Check it out through Version Tracker.

TEG

triton
May 29, 2004, 03:54 AM
Windows has their version of a "dockbar" It is that ugly annoying bar at the bottom with the start menu in it. When you open an application you get two bars as well. One on top with all the menus and the bar at the bottom. I realize that everyone has their own preference about how they like their desktop to look, but I cant help but to be jealous of the fact that you get to use a Mac at work! ;)

I know, I AM lucky! ;) I work at a very well known Architecture Institute, and when I arrived, everyone was on PC's (Maya, 3DS Max of course). But I asked for an Apple, and they hooked me up. However, I spend about 9 hrs a day on my Apple at work, and then another 6 on my PC at home somtimes. So I'm split between the two. I think I will just live the dockbar for now. It does have some benifits after all. :D

mkrishnan
May 29, 2004, 08:46 AM
I know, I AM lucky! ;) I work at a very well known Architecture Institute, and when I arrived, everyone was on PC's (Maya, 3DS Max of course). But I asked for an Apple, and they hooked me up. However, I spend about 9 hrs a day on my Apple at work, and then another 6 on my PC at home somtimes. So I'm split between the two. I think I will just live the dockbar for now. It does have some benifits after all. :D

You might want to try one of these ASM or Classicmenu things with the dock still turned *on* for a while, and see what happens. :) If you find yourself just using the apple menu, turn the dock off. If you find yourself just using the dock, you can delete classicmenu. :)

IJ Reilly
May 29, 2004, 12:19 PM
I know, I AM lucky! ;) I work at a very well known Architecture Institute, and when I arrived, everyone was on PC's (Maya, 3DS Max of course). But I asked for an Apple, and they hooked me up. However, I spend about 9 hrs a day on my Apple at work, and then another 6 on my PC at home somtimes. So I'm split between the two. I think I will just live the dockbar for now. It does have some benifits after all. :D

Somebody may have suggested this already, but in case they haven't: Don't hide the dock. Make the icons smaller if you need more screen real estate. And don't use magnify. Hiding cancels out the main value (IMO) of the dock -- the ability to drag files to application icons, and to see which of your applications you've got running (forget to start iCal -- oops, you just missed an appointment!). Also, nobody mentioned dockings, those cool little applications that run on the dock.

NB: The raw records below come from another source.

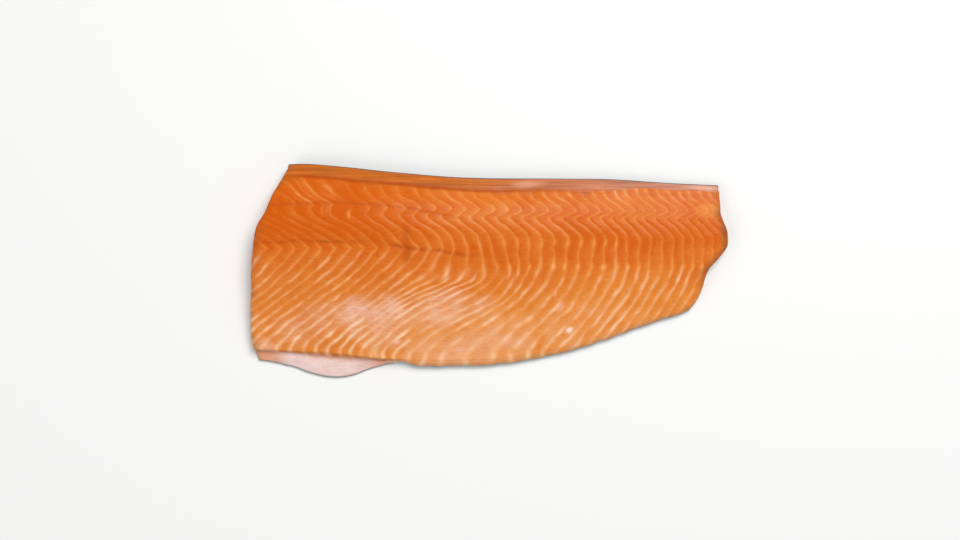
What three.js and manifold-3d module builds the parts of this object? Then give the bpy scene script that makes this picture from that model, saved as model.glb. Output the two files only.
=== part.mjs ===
// A raw side of salmon, lying on its skin: head end at -X, tail end at +X, back at +Y, belly at -Y, flesh
// up. Millimetres, +Z up, origin under the middle of the fillet on the surface it lies on.
//
// The fillet is one solid. A long body is laid out along the fish's muscle flakes: each column of its grid
// is a septum, the thin sheet of fat between two flakes, and each row runs from head to tail. The two knife
// cuts, behind the gills and before the tail, then trim that body to the fillet's length.
import * as THREE from "three";
import { mergeVertices } from "three/addons/utils/BufferGeometryUtils.js";
import Module from "manifold-3d";

// ---- driving dimensions ----
const HEAD_X = -187.5; // the furthest point of the head cut
const TAIL_X = 187.5; // the furthest point of the tail cut
const MIDLINE_Y = 18; // the lateral line, where the septa point to the tail
const BACK_STRIP = 9; // the width of the pale strip of fat along the back
const CUT_HEIGHT = 60; // the blade's reach, well above and below the flesh

// The outline seen from above, as [x, y] knots of the back's edge and of the belly's edge, and the step in
// the flesh above the belly's edge. At the head end a thin flap of fat and membrane reaches out below that
// step.
const BACK_EDGE = [[-200, 74], [-165, 82], [-145, 83.5], [-118, 81.6], [-74, 77], [-18, 72.8], [57, 72.2],
  [95, 71.8], [140, 69], [180, 67.2], [215, 66]];
const BELLY_EDGE = [[-200, -66], [-181, -69.5], [-155, -74.5], [-138, -80.5], [-122, -83.5], [-109, -82],
  [-94, -76.8], [-83, -74], [-72, -71.6], [-65, -71.8], [-58, -73.8], [-44, -74.8], [7, -73], [32, -69.3],
  [62, -63], [102, -50], [120, -43], [140, -36.6], [156, -31], [172, -26], [215, -20]];
const BELLY_STEP = [[-200, -60.5], [-148, -62.5], [-124, -64], [-101, -66.5], [-82, -68.6], [-60, -69.5],
  [-44, -70], [7, -68.3], [32, -64.6], [62, -58.3], [102, -45.3], [120, -38.3], [140, -32], [172, -21.5],
  [215, -16]];

// The knife cuts at the two ends, from the back to the belly and a little past both edges.
const HEAD_CUT = [[-156, 96], [-158, 82.5], [-163, 72], [-171, 58], [-176, 46], [-182.6, 35], [-186, 15],
  [-187.2, -14], [HEAD_X, -40], [-185.8, -57.5], [-181, -70], [-172, -92]];
const TAIL_CUT = [[179, 90], [179.6, 68], [180.8, 56], [182, 45], [186, 34], [TAIL_X, 25], [185.6, 17],
  [180, 10], [173.5, 2.5], [169.5, -6], [167, -15], [163, -23], [155, -33], [142, -50]];
const CUT_LEAN = 0.13; // the cuts lean outwards towards the skin, by this much for each millimetre of height

// Across the fillet, a place is counted in bands: 0 is the back's edge, 1 the groove beside the strip of
// fat, 2 the lateral line, 3 the step above the belly and 4 the belly's edge. ROWS lists how each band is
// divided.
const ROWS = [
  [0, 0.4, 0.75],
  Array.from({ length: 11 }, (_, i) => i / 11),
  Array.from({ length: 15 }, (_, i) => i / 15),
  [0, 0.16, 0.5, 1],
];

// The fillet's thickness where it is highest, along its length, and its section as a share of that, at each
// place across. The section is that of the head end up to TAIL_STARTS and turns into the rounder tail's by
// TAIL_FULL.
const CREST = [[-200, 24.5], [-150, 27.5], [-90, 28.5], [-20, 26.5], [50, 22.5], [110, 18], [160, 14.5],
  [200, 12]];
const HEAD_SECTION = [[0, 0.5], [0.6, 0.66], [1, 0.73], [1.3, 0.93], [1.62, 1], [1.91, 0.965], [2.06, 0.94],
  [2.3, 0.83], [2.6, 0.63], [2.9, 0.43], [3, 0.38], [3.5, 0.33], [4, 0.22]];
const TAIL_SECTION = [[0, 0.48], [0.5, 0.64], [1, 0.76], [1.39, 0.95], [1.78, 1], [2, 0.975], [2.19, 0.97],
  [2.53, 0.86], [2.85, 0.68], [3, 0.6], [3.5, 0.53], [4, 0.36]];
const TAIL_STARTS = 10;
const TAIL_FULL = 170;

// The groove beside the strip of fat, and the flap's height from the foot of its step out to the edge.
const GROOVE_DEPTH = 1;
const FLAP_ENDS = -66;
const FLAP_FADE = 16;
const FLAP_PROFILE = [[3, 10], [3.16, 4.4], [3.5, 3.9], [4, 2.4]];

// A shallow knife mark across the loin.
const MARK_X = -64.5;
const MARK_FROM_Y = 42;
const MARK_TO_Y = -4;
const MARK_DEPTH = 0.7;
const MARK_WIDTH = 5;

// The flakes. SEPTA_COUNTED is the number of septa that cross the lateral line up to x, counted from x = 0:
// they are 10.6 mm apart at the head end, 9.6 mm in the middle and 7.6 mm at the tail.
const SEPTA_COUNTED = [[-400, -38.6], [-60, -6.55], [0, -0.27], [100, 10.15], [150, 15.95], [190, 21],
  [240, 27.6]];
const FLAKE_RELIEF = [[0, -0.42], [0.24, 0.3], [0.62, 0.1]]; // [share of a flake, height] of its columns
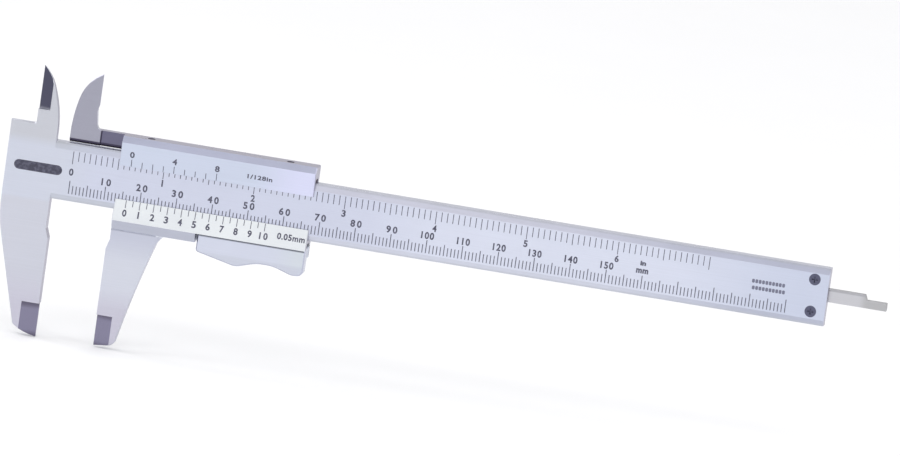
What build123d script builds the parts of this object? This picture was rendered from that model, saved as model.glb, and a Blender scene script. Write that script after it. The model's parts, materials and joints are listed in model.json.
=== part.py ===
"""Vernier caliper, 150 mm, with a spring-loaded thumb clamp, a depth rod and inside jaws.

Sizes are millimetres. X runs along the beam, from the fixed outside jaw's measuring face towards the
depth rod's tip. Z is up, from the outside jaws to the inside jaws. The graduated face looks along -Y.
The origin is the middle of the fixed outside jaw's measuring face, at half the beam's thickness.
The slider stands OPENING away from its closed place, and the thumb clamp is on.
"""

import os

from build123d import *

# ---------------------------------------------------------------- driving dimensions
OPENING = 16.3  # distance between the outside measuring faces as built
FACE_TOP = -19.2  # upper end of the outside measuring faces, below the beam's centreline
FACE_END = -46.8  # lower end of the fixed jaw, below the beam's centreline
BEAM_Z = -(FACE_TOP + FACE_END) / 2  # height of the beam's centreline above the origin

BEAM_HEIGHT = 16.0
BEAM_THICK = 3.5
BEAM_END = 215.0
HALF = BEAM_THICK / 2
TOP = BEAM_HEIGHT / 2

HEAD_LEFT = -14.4  # back of the fixed head
INSIDE_EDGE = -7.4  # measuring edge of the fixed inside jaw
INSIDE_TIP = 28.0  # height of both inside jaws' tips above the centreline
SHOULDER = 12.0  # flat top of the fixed head

ROD_LOW = -1.45  # lower and upper edges of the depth rod
ROD_HIGH = 2.25
ROD_MIDDLE = (ROD_LOW + ROD_HIGH) / 2
ROD_GAP = 0.2  # gap above and below the rod in its groove
GROOVE_FLOOR = -0.05
GROOVE_HEIGHT = ROD_HIGH - ROD_LOW + 2 * ROD_GAP
ROD_FRONT = 0.1
ROD_BACK = 1.65
ROD_START = 2.5  # rod's left end when the jaws are closed

SLIDE_GAP = 0.05  # running gap all round between the slider and the beam
SLIDER_LEFT = 0.8
SLIDER_RIGHT = 55.1
SLIDER_TOP = 12.5
SLIDER_BOTTOM = -13.4
SLIDER_BACK = 3.8
PLATE_TOP = 10.8  # outer edges of the two vernier faces
PLATE_BOTTOM = -10.8
UPPER_EDGE = 4.3  # graduated edges of the two vernier faces
LOWER_EDGE = -5.0
SHELF_BOTTOM = TOP + 0.25

GIB_THICK = 1.0
GIB_SCREWS = {"left": 8.2, "right": 47.2}
GIB_SCREW_R = 1.0
GIB_SCREW_Y = 0.3
GIB_LEFT = 1.6
GIB_RIGHT = SLIDER_RIGHT - 0.6

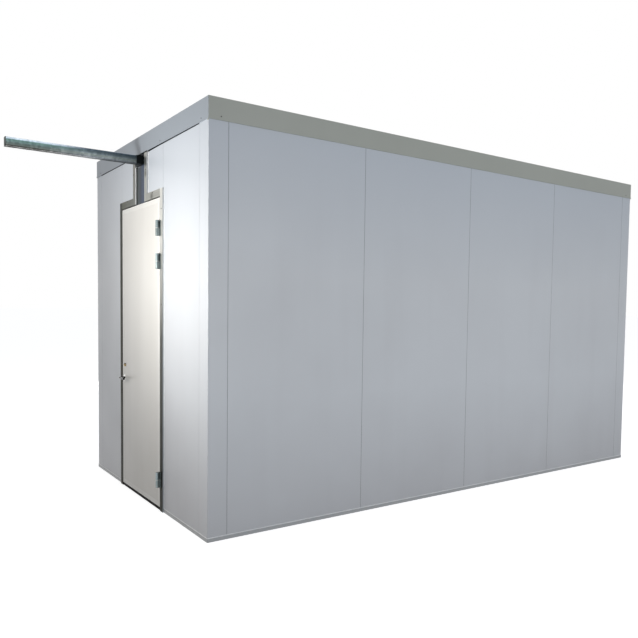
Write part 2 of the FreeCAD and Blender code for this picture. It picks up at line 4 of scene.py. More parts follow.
import bmesh
import bpy
from mathutils import Matrix, Vector


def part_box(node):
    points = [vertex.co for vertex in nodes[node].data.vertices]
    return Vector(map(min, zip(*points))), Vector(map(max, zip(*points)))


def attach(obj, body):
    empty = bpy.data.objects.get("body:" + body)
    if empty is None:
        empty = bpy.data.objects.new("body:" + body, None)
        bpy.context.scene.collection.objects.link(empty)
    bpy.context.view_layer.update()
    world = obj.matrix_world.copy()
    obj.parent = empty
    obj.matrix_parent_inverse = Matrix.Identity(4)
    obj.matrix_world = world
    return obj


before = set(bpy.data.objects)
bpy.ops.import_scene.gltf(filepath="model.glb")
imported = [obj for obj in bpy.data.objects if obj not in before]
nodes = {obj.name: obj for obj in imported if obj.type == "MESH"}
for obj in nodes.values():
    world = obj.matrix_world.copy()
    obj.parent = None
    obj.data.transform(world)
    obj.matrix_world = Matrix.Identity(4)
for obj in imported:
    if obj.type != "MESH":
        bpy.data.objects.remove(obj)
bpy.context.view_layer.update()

MM = 0.001


# Camera of the photo: a standing eye, 4.3 m to the right of the front corner and 1.9 m before it.
# The picture was cut off-centre from a wider one, which is what the small shift is for.
camera_data = bpy.data.cameras.new("camera")
camera_data.sensor_width = 36
camera_data.lens = 37.61
camera_data.shift_x = -0.0411
camera_data.shift_y = 0.0397
camera = bpy.data.objects.new("camera", camera_data)
looking = Vector((-0.81091, 0.58273, -0.05345))
camera.matrix_world = (
    Matrix.Translation((5.6563, -3.9521, 1.6644))
    @ looking.to_track_quat("-Z", "Y").to_matrix().to_4x4()
    @ Matrix.Rotation(radians(0.823), 4, "Z")
)
bpy.context.scene.collection.objects.link(camera)
bpy.context.scene.camera = camera
bpy.context.scene.view_settings.view_transform = "Standard"


# Studio: a pale floor and a white surround. To the camera and in reflections both are white,
# while the light that they give the object is softer, and the floor keeps the object's shadow.
def linear(colour):
    """The linear colour of an sRGB hex value."""
    parts = [int(colour[i:i + 2], 16) / 255 for i in (1, 3, 5)]
    return [c / 12.92 if c < 0.04045 else ((c + 0.055) / 1.055) ** 2.4 for c in parts] + [1.0]


def add(tree, kind, settings=None, links=None):
    """A node of that kind. Settings are its properties and sockets, links the outputs that feed it."""
    node = tree.nodes.new(kind)
    for key, value in (settings or {}).items():
        if isinstance(key, int) or key in node.inputs:
            node.inputs[key].default_value = value
        else:
            setattr(node, key, value)
    for key, source in (links or {}).items():
        tree.links.new(source, node.inputs[key])
    return node


def seen_directly(tree):
    """1 for rays from the camera and for reflected and refracted ones, else 0."""
    path = add(tree, "ShaderNodeLightPath")
    mirrored = add(tree, "ShaderNodeMath", {"operation": "MAXIMUM"},
                   {0: path.outputs["Is Glossy Ray"], 1: path.outputs["Is Transmission Ray"]})
    return add(tree, "ShaderNodeMath", {"operation": "MAXIMUM"},
               {0: path.outputs["Is Camera Ray"], 1: mirrored.outputs[0]}).outputs[0]


AMBIENT = 0.32
world = bpy.data.worlds.new("studio")
world.use_nodes = True
world.cycles.sampling_method = "NONE"
tree = world.node_tree
tree.nodes.clear()
surround = add(tree, "ShaderNodeBackground", {"Color": linear("#ffffff"), "Strength": 1.0})
soft_light = add(tree, "ShaderNodeBackground", {"Color": linear("#e9f0fa"), "Strength": AMBIENT})
shown = add(tree, "ShaderNodeMixShader", {},
            {0: seen_directly(tree), 1: soft_light.outputs[0], 2: surround.outputs[0]})
add(tree, "ShaderNodeOutputWorld", {}, {"Surface": shown.outputs[0]})
bpy.context.scene.world = world

floor_mesh = bmesh.new()
bmesh.ops.create_grid(floor_mesh, x_segments=1, y_segments=1, size=300)
floor_data = bpy.data.meshes.new("studio_floor")
floor_mesh.to_mesh(floor_data)
floor_mesh.free()
floor = bpy.data.objects.new("studio_floor", floor_data)
bpy.context.scene.collection.objects.link(floor)
floor_paint = bpy.data.materials.new("pale_studio_floor")
floor_paint.use_nodes = True
tree = floor_paint.node_tree
tree.nodes.clear()
glow = add(tree, "ShaderNodeEmission", {"Color": linear("#ffffff"), "Strength": 0.87})
matt_white = add(tree, "ShaderNodeBsdfDiffuse", {"Color": linear("#b4b4b4")})
matt_grey = add(tree, "ShaderNodeBsdfDiffuse", {"Color": linear("#a8a8a6")})
with_shadow = add(tree, "ShaderNodeAddShader", {}, {0: glow.outputs[0], 1: matt_white.outputs[0]})
floor_shown = add(tree, "ShaderNodeMixShader", {},
                  {0: seen_directly(tree), 1: matt_grey.outputs[0], 2: with_shadow.outputs[0]})
add(tree, "ShaderNodeOutputMaterial", {}, {"Surface": floor_shown.outputs[0]})
floor_data.materials.append(floor_paint)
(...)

The dock isn't perfect, but it definitely isn't broken.

wrldwzrd89
May 29, 2004, 01:10 PM
Somebody may have suggested this already, but in case they haven't: Don't hide the dock. Make the icons smaller if you need more screen real estate. And don't use magnify. Hiding cancels out the main value (IMO) of the dock -- the ability to drag files to application icons, and to see which of your applications you've got running (forget to start iCal -- oops, you just missed an appointment!). Also, nobody mentioned dockings, those cool little applications that run on the dock.

The dock isn't perfect, but it definitely isn't broken.
I'm just curious as to what you don't like about the magnification feature of the Mac OS X Dock. I have my dock set to the smallest possible size, on the bottom, with magnification turned on and at maximum. I have no dock-modifying "hacks" installed either. EDIT: oops, forgot to mention that hiding is off.

mkrishnan
May 29, 2004, 05:08 PM
I'm just curious as to what you don't like about the magnification feature of the Mac OS X Dock. I have my dock set to the smallest possible size, on the bottom, with magnification turned on and at maximum. I have no dock-modifying "hacks" installed either. EDIT: oops, forgot to mention that hiding is off.

(You weren't asking *me*, but... :)) I think the mag feature looks really cool, but I find it disorienting. Specifically, if I have mag turned off and the dock at *max* size, then I know exactly where to point the mouse to get to something. But I feel like I have to fish through the dock in mag mode to find what I want.

Also, someone else said that hiding the dock ruins dragging files to the dock...I still do that with a hidden dock. OS X seems pretty good at making it come back when I drag down there.

wrldwzrd89
May 29, 2004, 05:18 PM
(You weren't asking *me*, but... :)) I think the mag feature looks really cool, but I find it disorienting. Specifically, if I have mag turned off and the dock at *max* size, then I know exactly where to point the mouse to get to something. But I feel like I have to fish through the dock in mag mode to find what I want.

Also, someone else said that hiding the dock ruins dragging files to the dock...I still do that with a hidden dock. OS X seems pretty good at making it come back when I drag down there.
I agree - it can be disorienting, especially with the settings I use (tiny Dock, maximum magnification). It's especially hard to drag something into or out of the Dock with my settings, but at least I can always tell which applications are running.

GetGo
May 29, 2004, 07:08 PM
Hey jxyama thanks for mentioning LaunchBar this is a great little program. I love it, if you guys don't have it you should download it.

3rdKidney
May 29, 2004, 10:02 PM
back to the original question: ams.vercrusesse.de

has a great utility that I've used since moving to osX. Personally, I find the dock great for launching apps (I keep mine on the right side, not the bottom), but it's horrible for quickly seeing which apps are active and jumping between apps, especially when you have a very full dock (like myself). The AMS utility mentioned above is perfect for this.